I guess as long as it's good and dry, it will keep for a good while. Probably even better if vacuum sealed. Thanks for the info. And the pinto bean idea will be tried as soon as I get some more deer meat to make mmore jerky.


----------



## A Watchman (Sep 14, 2015)

A Watchman said:


> Opened a gallon bag today of peppered jerky, I put up in my freezer a year ago. Taste's great.


To clarify: my freezer items are always vacuum sealed.


----------



## bigwheel (Sep 22, 2014)

I lost a few stikks in a gallon glass jug with a paper towel in the bootom for a few years. It still tasted just fine.


----------



## bigwheel (Sep 22, 2014)

After doing some serious research on the topic..the biggest enemy of jerky is mold. For mold to live it takes air and moisture. If you can shut off either of those items..all is good..lol. The ice box is real friendly for mold. Jerky loves being in the freezer.

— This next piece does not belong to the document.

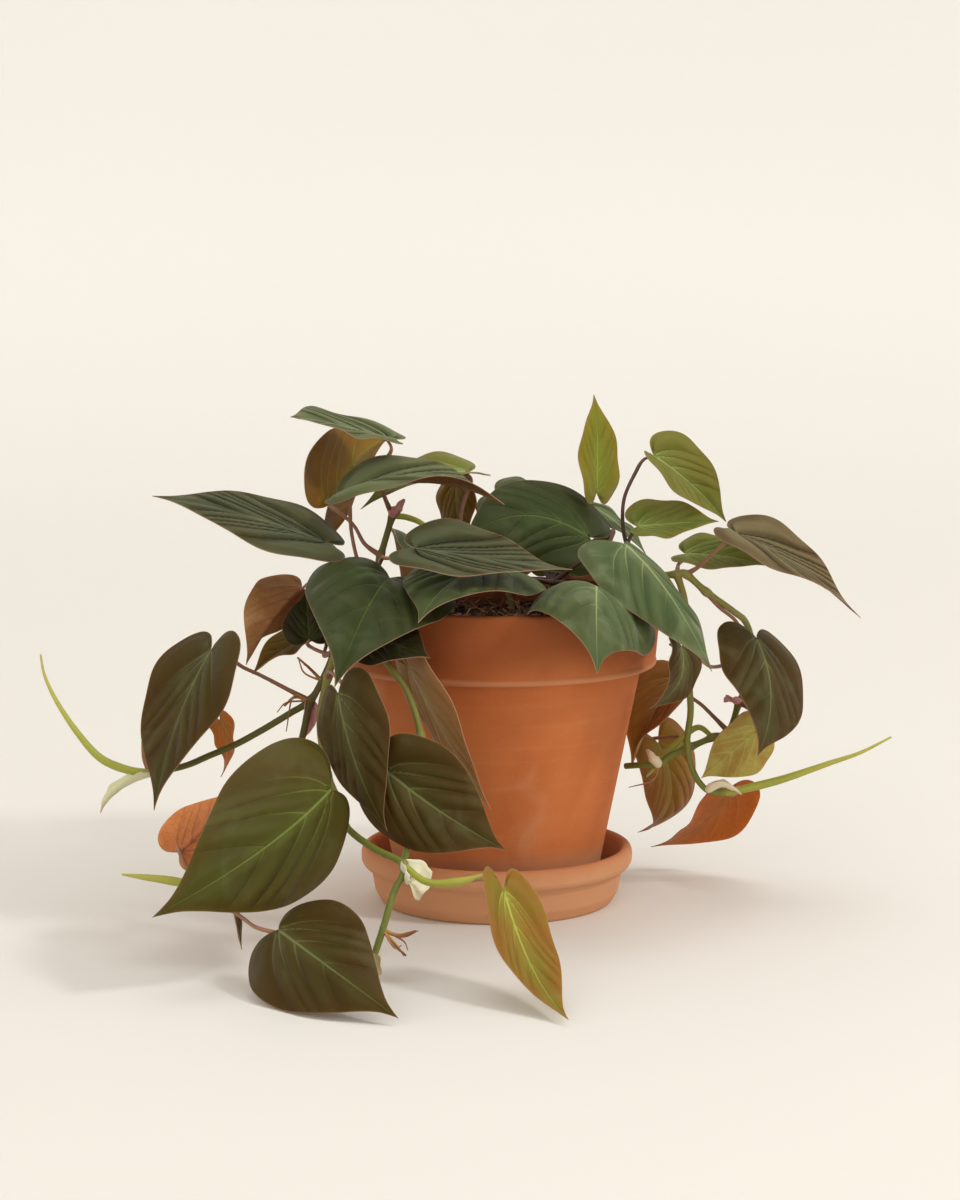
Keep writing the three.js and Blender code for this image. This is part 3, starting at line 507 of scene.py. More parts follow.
# The outline of half a blade: shares of the length along the midrib and of the half width across it
halfOutline = [
    (0, 0), (-0.05, 0.09), (-0.115, 0.3), (-0.125, 0.55), (-0.065, 0.79), (0.06, 0.95), (0.22, 1),
    (0.4, 0.92), (0.56, 0.74), (0.7, 0.5), (0.81, 0.27), (0.89, 0.12), (0.95, 0.045), (1, 0),
]
blade = {
    "steps": 78,  # along each edge
    "rings": 13,  # from the midrib to each edge
    "thickness": 0.55,
    "rim": 0.3,  # thickness at the margin
    "sinus": 0.2,  # share of the length that the basal veins fan out from
    "sinusEase": 1.2,
    "twistCentre": 0.3,  # share of the length that a twist turns about
    "wave": 1.0,
    "wavesPerLength": 1.9,
    "wavePhases": (0.15, 0.6),  # of the two halves
    "veinStarts": [0, 0.19, 0.46, 1],  # shares of the midrib where the side veins leave it
    "veinSlant": 0.43,  # how far a vein runs forward on its way to the edge: at its start
    "veinCurve": 0.52,  # and toward its end
    "plan": (1, 2.3, 0.5),  # how far veins run lengthwise, how many fan out at the notch and their spread
    "ribbedPlan": (1.6, 5.4, 1.3),  # of the leaves with long sunken ribs
    "puckerShare": 0.12,  # height of the quilting as a share of the distance between veins
    "puckerLimit": 0.9,
    "puckerFrom": (0.5, 0.4),  # distances from the midrib and the edge where the quilting begins
    "puckerFull": 6,  # and where it is full
    "puckerBump": 0.11,  # the same in the shading
    "archLimit": 9,
    "grooveDepth": 0.3,  # of the upper face along the midrib
    "grooveWidth": 1.3,
    "ribHeight": 0.5,  # of the midrib on the underside
    "ribRadius": 0.9,
    "veinHeight": 0.14,
    "veinWidth": 0.55,
    "veinHalo": (0.2, 3.2),  # paler skin beside a vein: where it is full and where it ends
    "ribWidth": 0.95,  # of the painted midrib at the notch
    "ribNarrowing": 0.75,  # and how much narrower it is at the tip
    "ribHalo": (0.3, 4.5),
    "underHalo": (0.5, 9),
    "lipWidth": (0.1, 0.4),
    "relief": {"vein": 0.3, "midrib": 0.4, "cells": 0.16, "pile": 0.06},
    "underRelief": {"midrib": 1.4, "net": 0.3, "cells": 0.4},
    "glowDepth": 0.003,  # how far light passes through the flesh, in metres
    "glowHues": (1, 0.7, 0.25),  # and in which hues
    "cellScale": 95,
    "mottleScale": 28,
    "frostScale": 55,
    "pileScale": 700,
    "netScale": 340,
    "marginScale": 60,
    # painted sheen: pale flecks standing in for the velvet's sheen
    "frost": "8c9c74",
    "lip": "9a7458",
    "pile": "d4dcc4",
    "net": "54281c",
    "underPile": "f0d8c8",
    "margin": ("8a6a50", "a88468"),
}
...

If a person has a real freezer would not sweat the vacuum packing. Frost free freezers definitely needs it. If a person gets serious on the hobby a vacuum marinator is essential. The little buckets which come with the bag sucking machine works well but they dont hold much. I can knock out 12 pounds at a time with this little doozie. It can cut a 2 day marinate down to 2 hours.

http://www.jaccard.com/SPEEDY-PLUS-45-Liter-Vacuum-Marinater_p_19.html


----------



## AnotherSOFSurvivor (Sep 7, 2016)

bigwheel said:


> After doing some serious research on the topic..the biggest enemy of jerky is mold. For mold to live it takes air and moisture. If you can shut off either of those items..all is good..lol. The ice box is real friendly for mold. Jerky loves being in the freezer. If a person has a real freezer would not sweat the vacuum packing. Frost free freezers definitely needs it. If a person gets serious on the hobby a vacuum marinator is essential. The little buckets which come with the bag sucking machine works well but they dont hold much. I can knock out 12 pounds at a time with this little doozie. It can cut a 2 day marinate down to 2 hours.
> 
> SPEEDY PLUS™ 4.5 Liter Vacuum Marinater


Now THAT is what the doctor ordered

Awesome info in this thread - going to have to try out the oven since I'm stuck in an apartment until my latest gig is up. Deer season needs to hurry up


----------



## bigwheel (Sep 22, 2014)

Well kindly keeps us posted on how it turns out.


----------



## bigwheel (Sep 22, 2014)

PS Edit..meant to also say as an addendum..if you visit any of the health goon places they will say the jerky needs to break 160 f somewhere in its journey to the sports bar. Supposedly it better to do it on the front end..cause once it drys out its harder to kill the little buggers who live down in there. Now I dont know what happens at 160 that dont happen at 153 but some of that stuff is above my pay grade. Will say the way I decided to do it to to make it break 160 after it has been turned into jerky. A disposable half pan covered in the foil and in 300 degree oven for a few hours can make it happen. I did not ever get sued for giving anybody a belly ache. Trying it on the front end is a disaster. I would certainly recommend the procedure with deer meat. If you gut shoot one and carry it around on the fender for a few days..no telling what kinda bugs that has. Now I have eat many tons of the stuff which was made by non anal types and I never had a rumbling in the tummy over it. Course everybody from Texas has cast iron guts as well all know..lol. Anyway go check Mr. Google.


----------